At Vespers: Today, let us dance, O faithful, singing to the Lord in psalms and hymns and honoring His sanctified Tabernacle, the living Ark, that contained the Word Who cannot be contained; for in wondrous fashion she is offered to the Lord as a young child in the flesh, and Zachariah, the great High Priest, joyfully receives her as the dwelling place of God.

Here and elsewhere, the liturgy assumes that the High Priest who received Mary into the Temple was Zachariah, the father of John Baptist.

Anna the all-praised cried out rejoicing, “Receive, O Zachariah, her whom God’s prophets proclaimed in the Spirit, and bring her into the holy Temple, there to be brought up in reverence, that she may become the divine throne of the Master of all, His palace and resting place and dwelling filled with light!”

At the Divine Liturgy, the usual hymn to the Mother of God “It is truly meet’ is replaced by the following:

The angels, on seeing the entrance of the Virgin, were amazed that She went with glory into the Holy of Holies. Since she is a living Ark of God, let profane hands in no way touch Her, but let the lips of believers unceasingly sing to the Mother of God, raising up a song with the angel’s voice, and cry out in rejoicing, “Truly, thou art exalted above all, O pure Virgin!”


The Apocryphal Gospels have also helped to establish the traditional manner of representing the Entrance of the Mother of God in icons.

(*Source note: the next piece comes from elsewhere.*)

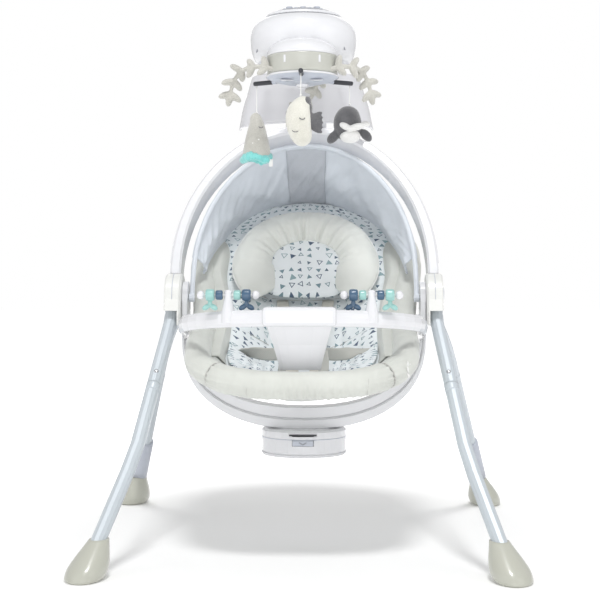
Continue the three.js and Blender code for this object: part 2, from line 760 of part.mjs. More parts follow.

The Gospel of Pseudo-Matthew states in chapter six that “when (Mary) was three years old, she walked with a step so mature, she spoke so perfectly, and spent her time so assiduously in the praises of God, that all were astonished at her, and wondered; and she was not reckoned a young infant, but as it were a grown-up person of thirty years old.” For this reason, She is represented in this icon, not as a child, but as a miniature adult, to indicate that the fullness of grace and virtue already resides within Her. The lamp-bearing virgins who accompany Her to the temple at Joachim’s request, as stated above in the Protoevanglium of James, are also shown. Note how The Virgin Mary approaches the high priest with Her hands open, to symbolize that She is offering Herself to God.